Besondere Bedeutung haben aufgrund der Erfahrungen aus dem nationalsozialistischen Unrechtsstaat die im Grundgesetz verankerten Grundrechte. In diesem Abschnitt ist festgelegt, welche Rechte jeder Mensch bzw. jeder Staatsbürger gegenüber den Trägern der Hoheitsgewalt hat.
Das Datenschutzrecht – ein Grundrecht
Seit dem Volkszählungsurteil des Bundesverfassungsgerichts im Jahre 1983 ist allgemein anerkannt, dass die Grundrechte auch die Befugnis des einzelnen umfassen, grundsätzlich selbst über die Preisgabe und Verwendung seiner persönlichen Daten zu entscheiden.
„Einschränkungen dieses Rechts auf informationelle Selbstbestimmung“ sind nur im überwiegenden Allgemeininteresse zulässig. Sie bedürfen einer verfassungsgemäßen gesetzlichen Grundlage, die dem rechtsstaatlichen Gebot der Normenklarheit entsprechen muss.“
Das Volkszählungsurteil – ein Meilenstein
Das Volkszählungsurteil ist der mit Abstand wichtigste Beitrag der Rechtsprechung zur Fortentwicklung des Datenschutzrechts, aber auch einer der bedeutendsten Beiträge des Bundesverfassungsgerichts zur Rechtsfortbildung. Hintergrund für das Volkszählungsurteil war, dass aufgrund eines neuen Gesetzes eine Volkszählung in Form einer Totalerhebung stattfinden sollte. Neben der vollständigen Kopfzählung war auch die Erhebung weiterer Angaben beabsichtigt. Eine Vielzahl Betroffener sahen sich dabei in ihren Grundrechten aus Art. 2 Abs. 1 i.V.m. Art. 1 Abs. 1 GG verletzt und erhoben gegen das zugrundeliegende Gesetz Verfassungsbeschwerde. Einfluss hatte das Volkszählungsurteil insbesondere auf die Novelle des Bundesdatenschutzgesetzes von 1990 und die jeweiligen Datenschutzgesetze der Länder.
Von der Datenschutzrichtlinie zur DSGVO
1995 wurde die europäische Richtlinie zum Schutz natürlicher Personen bei der Verarbeitung personenbezogener Daten und zum freien Datenverkehr (Richtlinie 95/46/EG) verabschiedet.
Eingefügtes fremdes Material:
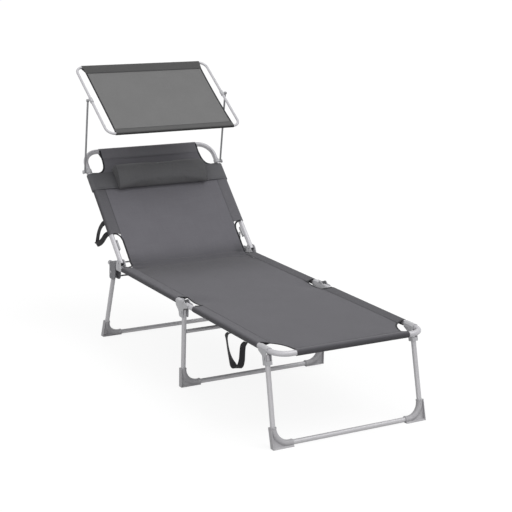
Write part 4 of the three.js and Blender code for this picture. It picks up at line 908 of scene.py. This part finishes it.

Als Richtlinie erlangte diese keine unmittelbare Rechtswirkung in Deutschland, sondern musste in nationales Recht umgesetzt werden. Bei der Umsetzung von Richtlinien in nationales Recht haben die Mitgliedstaaten einen Umsetzungsspielraum, weshalb es dazu geführt hat, dass die Anforderungen des Datenschutzes stark voneinander abgewichen sind.
Der Datenschutz wurde auch auf Ebene der Europäischen Union im Jahr 2000 ausdrücklich als Grundrecht anerkannt (Art. 8 GrCH). Nach zähen Verhandlungen hat das Europaparlament seinen Vorschlag der Datenschutz-Grundverordnung zum Jahresanfang 2014 vorgelegt, um eine Rechtsharmonisierung des Datenschutzrechts zu erreichen. Am 25. Mai 2016 ist die DSGVO in Kraft getreten und erlangte nach einer zwei jährigen Übergangszeit in allen europäischen Mitgliedstaaten unmittelbare Geltung, was bis heute noch für kontroverse Diskussionen sorgt.
70 Jahre und trotzdem modern
Das Recht auf informationelle Selbstbestimmung steht nicht im Text des Grundgesetzes, sondern wurde durch die Rechtsprechung des Bundesverfassungsgerichts entwickelt. Das Grundgesetz ist also – trotz der 70 Jahre – hinsichtlich des Regelungsgehalts dynamisch und modern gestaltet und legt bis heute den Grundstein für unsere gesellschaftlichen Werte. In Zeiten der Datenverarbeitung im Internet ist die informationelle Selbstbestimmung ein wichtiges Gut, welches jeden Einzelnen vor dem Missbrauch seiner personenbezogenen Daten schützen soll.